In the first half of the 20th century, Ruth Crawford Seeger, a folk music specialist as well as a composer, became the first female composer in history to receive a Guggenheim Fellowship in 1930. Though Seeger’s compositions included several modernist works that would inspire important composers throughout the 20th century, the Grand Rapids Symphony will perform two works by her, including “Rissolty Rossolty,” a fantasy for orchestra based on American folk tunes.
Joan Tower, who turned 80 last September, in 1990 became the first woman in history to win the Grawemeyer Award for composition, a prize worth $100,000 today. Tower’s composition “Made in America,” which uses snippets of “America the Beautiful,” won her the 2008 Grammy Award for Best Classical Contemporary Composition plus two more Grammys for Best Orchestral Performance and Best Classical Album for the recording made by the Nashville Symphony conducted by Leonard Slatkin. Grand Rapids Symphony will perform her work titled “Chamber Dance.”

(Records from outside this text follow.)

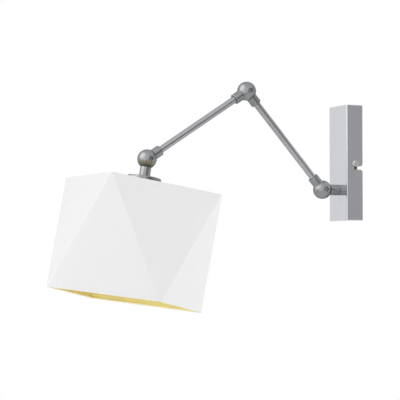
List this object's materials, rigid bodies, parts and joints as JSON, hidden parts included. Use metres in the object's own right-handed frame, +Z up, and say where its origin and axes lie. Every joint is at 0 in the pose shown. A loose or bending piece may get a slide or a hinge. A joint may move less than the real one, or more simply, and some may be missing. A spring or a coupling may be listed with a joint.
{
  "type": "articulating wall lamp",
  "caption": "Wall lamp with an upright metal box, two tube arms on half-ball friction knuckles, and a folded faceted fabric shade with a gold lining.",
  "frame": {"origin": "on the wall plane, at the centre of the back of the wall box", "axes": "+Z up, +Y into the wall so that the lamp reaches out towards -Y, X along every hinge axis"},
  "size_m": [0.2752, 0.5681, 0.3888],
  "materials": {
    "box_metal": "satin nickel on folded sheet",
    "joint_metal": "satin nickel on turned castings",
    "tube_metal": "satin nickel tube, fine lengthwise brushing",
    "zinc_steel": "bright zinc plate",
    "bracket_steel": "galvanised sheet",
    "contact_brass": "plain",
    "grommet_rubber": "matte",
    "terminal_plastic": "matte",
    "holder_plastic": "satin",
    "holder_ceramic": "glazed",
    "lead_sheath": "smooth",
    "live_insulation": "smooth",
    "neutral_insulation": "smooth",
    "earth_insulation": "smooth, green and yellow stripes",
    "shade_fabric": "white woven cloth on stiff sheet",
    "shade_gold": "brushed gold film",
    "shade_hem": "white tape",
    "wire_white": "white enamel"
  },
  "bodies": {
    "wall_box": {"wall_bracket": "bracket_steel", "cable_grommet": "grommet_rubber", "wall_cover": "box_metal", "cover_screws": "zinc_steel", "terminal_block": "terminal_plastic", "terminal_screws": "contact_brass", "earth_screw": "contact_brass", "earth_tag": "zinc_steel", "earth_core": "earth_insulation", "neck_lead": "lead_sheath", "live_core": "live_insulation", "neutral_core": "neutral_insulation", "shoulder_neck": "joint_metal", "neck_nipple": "zinc_steel", "neck_lock_washer": "zinc_steel", "neck_nut": "zinc_steel", "shoulder_hinge_screw": "zinc_steel", "shoulder_spring_washer": "zinc_steel", "shoulder_friction_washer": "contact_brass", "shoulder_hinge_nut": "zinc_steel"},
    "lower_arm": {"lower_arm_base": "joint_metal", "lower_arm_tube": "tube_metal", "lower_arm_lead": "lead_sheath", "lower_arm_tip": "joint_metal"},
    "upper_arm": {"upper_arm_base": "joint_metal", "upper_arm_tube": "tube_metal", "upper_arm_lead": "lead_sheath", "upper_arm_tip": "joint_metal", "elbow_hinge_screw": "zinc_steel", "elbow_spring_washer": "zinc_steel", "elbow_friction_washer": "contact_brass", "elbow_hinge_nut": "zinc_steel"},
    "lamp_head": {"head_neck": "joint_metal", "head_nipple": "zinc_steel", "head_cap": "joint_metal", "lampholder_dome": "holder_plastic", "lampholder_skirt": "holder_plastic", "lampholder_base": "holder_ceramic", "lampholder_shell": "contact_brass", "lampholder_contact": "contact_brass", "head_lead": "lead_sheath", "head_live_core": "live_insulation", "head_neutral_core": "neutral_insulation", "shade_carrier": "wire_white", "shade_ring": "holder_plastic", "shade_bottom_frame": "wire_white", "shade_panels_hanging": "shade_fabric", "shade_panels_standing": "shade_fabric", "shade_lining": "shade_gold", "top_binding": "shade_hem", "bottom_binding": "shade_gold", "head_hinge_screw": "zinc_steel", "head_spring_washer": "zinc_steel", "head_friction_washer": "contact_brass", "head_hinge_nut": "zinc_steel"}
  },
  "joints": [
    {"name": "shoulder_hinge", "type": "hinge", "parent": "wall_box", "child": "lower_arm", "pos_m": [0, -0.063, -0.0465], "axis": [-1, 0, 0], "range_deg": [-138, 42]},
    {"name": "elbow_hinge", "type": "hinge", "parent": "lower_arm", "child": "upper_arm", "pos_m": [0, -0.21021, 0.11699], "axis": [-1, 0, 0], "range_deg": [-8.8, 171.2]},
    {"name": "head_hinge", "type": "hinge", "parent": "upper_arm", "child": "lamp_head", "pos_m": [0, -0.3943, -0.00347], "axis": [-1, 0, 0], "range_deg": [-42.6, 137.4]}
  ]
}
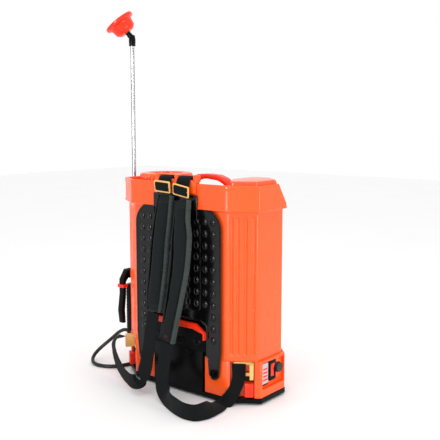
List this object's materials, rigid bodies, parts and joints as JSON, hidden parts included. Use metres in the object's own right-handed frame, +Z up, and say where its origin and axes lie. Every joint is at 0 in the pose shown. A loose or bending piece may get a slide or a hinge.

Anna Clyne, a British-born composer, now based in the United States, is a winner of the 2010 Charles Ives Prize from the American Academy of Arts and Letters, and the 2016 Hindemith Prize. Her double violin concerto, “Prince of Clouds,” was nominated for the 2015 Grammy Award for Best Contemporary Classical Composition. Grand Rapids Symphony will perform her piece titled “Within Her Arms.”
Ordman, who became principal trombonist of the Grand Rapids Symphony in 1974, is the only woman to hold a principal or assistant principal chair in the orchestra’s brass section since the Grand Rapids Symphony began the transition to a fully professional orchestra in the early 1970s.
Ordman has performed regularly with the Detroit Symphony Orchestra and Michigan Opera Theatre Orchestra, with the Cabrillo Music Festival in California, with the Western Brass Quintet at Western Michigan University and with the American Classic Trombone Quartet.